- [Given data]:
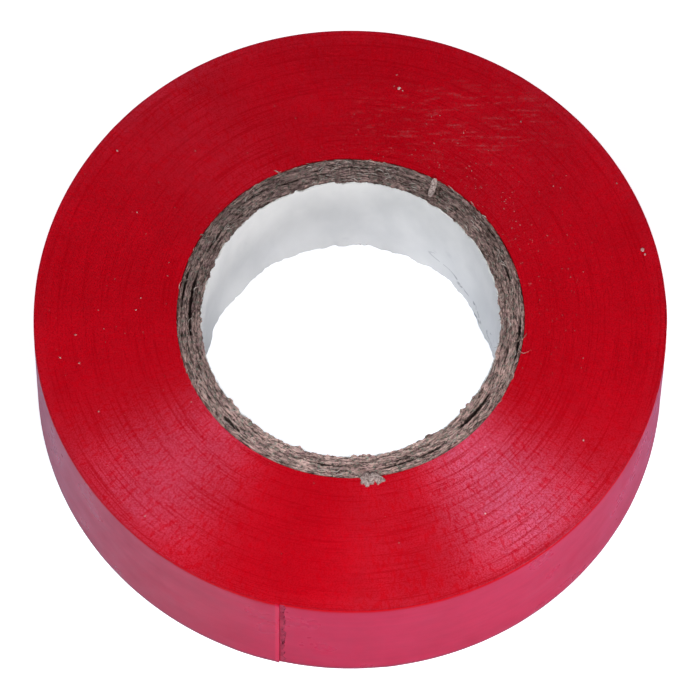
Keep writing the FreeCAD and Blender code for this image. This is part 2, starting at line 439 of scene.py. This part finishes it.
def liner_paper():
    """Smooth white paper with soft cockles, whose hollows are painted darker and crowns lighter as shade and
    light, and a few long creases low on one side, drawn as painted shade lines.
    """
    material, tree, shader = new_material("liner_paper", Roughness=0.75, IOR=1.45)
    place, direction, _, height = round_the_axis(tree)
    cockle = grain(tree, wrapped(tree, direction, 3, height, 90), 1.0, 3.0, 0.55)
    pulp = grain(tree, place, 0.16 * MM, 3.0, 0.6)
    smudge = grain(tree, wrapped(tree, direction, 5, height, 200), 1.0, 4.0, 0.7)
    folds = grain(tree, wrapped(tree, direction, 1.1, height, 200), 1.0, 2.0, 0.5)
    broken = grain(tree, place, 1.1 * MM, 2.0, 0.6)

    painted_hollow_shade_white = (0.71, 0.71, 0.70, 1)
    painted_crown_light_white = (0.80, 0.795, 0.78, 1)
    smudge_grey = (0.54, 0.54, 0.56, 1)
    painted_crease_shade = (0.20, 0.20, 0.22, 1)
    facing = add_node(tree, "VectorMath", direction, CREASED_SIDE, operation="DOT_PRODUCT").outputs["Value"]
    creased = maths(tree, "MULTIPLY", ramp(tree, height, 6 * MM, 3 * MM), ramp(tree, facing, 0.86, 0.96))
    # Painted shade: thin dark lines, low on the creased side, stand for the shade in the liner's creases.
    crease = maths(tree, "MULTIPLY", veins(tree, folds, 0.016, 0.003), ramp(tree, broken, 0.44, 0.52))
    crease = maths(tree, "MULTIPLY", crease, creased)
    # Painted shade and light: the cockles' hollows are painted darker and their crowns lighter.
    white = mix_colours(tree, ramp(tree, cockle, 0.3, 0.7), painted_hollow_shade_white, painted_crown_light_white)
    white = stained(tree, white, smudge_grey, ramp(tree, smudge, 0.60, 0.80), 0.3)
    white = stained(tree, white, painted_crease_shade, crease, 0.6)
    tree.links.new(white, shader.inputs["Base Color"])
    normal = bump(tree, cockle, 0.5 * MM, 0.5)
    normal = bump(tree, pulp, 0.01 * MM, 0.6, normal)
    tree.links.new(normal, shader.inputs["Normal"])
    return material


def loose_fibre():
    """Grey-brown paper fibre, paler in some places than in others."""
    material, tree, shader = new_material("loose_fibre", Roughness=0.9, IOR=1.4)
    place = add_node(tree, "TexCoord").outputs["Object"]
    kinds = grain(tree, place, 2.5 * MM, 2.0, 0.6)
    grey = mix_colours(tree, ramp(tree, kinds, 0.35, 0.65), (0.19, 0.14, 0.12, 1), (0.46, 0.40, 0.37, 1))
    tree.links.new(grey, shader.inputs["Base Color"])
    return material


def torn_board():
    """The pale inside of board that has been torn open: fluffy, pinkish grey."""
    material, tree, shader = new_material("torn_board", Roughness=0.95, IOR=1.4)
    place = add_node(tree, "TexCoord").outputs["Object"]
    fluff = grain(tree, place, 0.22 * MM, 4.0, 0.7)
    pale = mix_colours(tree, ramp(tree, fluff, 0.36, 0.60), (0.20, 0.135, 0.125, 1), (0.54, 0.43, 0.40, 1))
    tree.links.new(pale, shader.inputs["Base Color"])
    tree.links.new(bump(tree, fluff, 0.15 * MM, 0.9), shader.inputs["Normal"])
    return material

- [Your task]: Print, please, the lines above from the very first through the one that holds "broken = grain(tree, place, 1.1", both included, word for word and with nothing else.

- [Exercise output]:
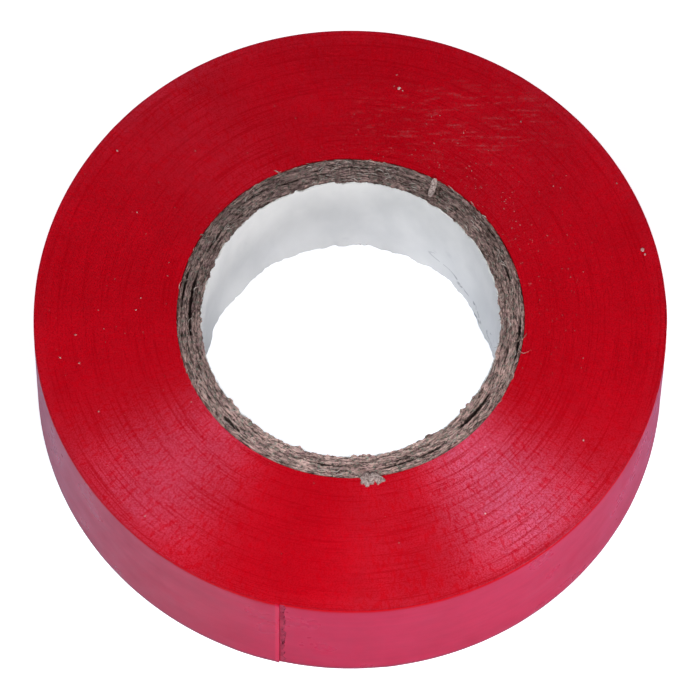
Keep writing the FreeCAD and Blender code for this image. This is part 2, starting at line 439 of scene.py. This part finishes it.
def liner_paper():
    """Smooth white paper with soft cockles, whose hollows are painted darker and crowns lighter as shade and
    light, and a few long creases low on one side, drawn as painted shade lines.
    """
    material, tree, shader = new_material("liner_paper", Roughness=0.75, IOR=1.45)
    place, direction, _, height = round_the_axis(tree)
    cockle = grain(tree, wrapped(tree, direction, 3, height, 90), 1.0, 3.0, 0.55)
    pulp = grain(tree, place, 0.16 * MM, 3.0, 0.6)
    smudge = grain(tree, wrapped(tree, direction, 5, height, 200), 1.0, 4.0, 0.7)
    folds = grain(tree, wrapped(tree, direction, 1.1, height, 200), 1.0, 2.0, 0.5)
    broken = grain(tree, place, 1.1 * MM, 2.0, 0.6)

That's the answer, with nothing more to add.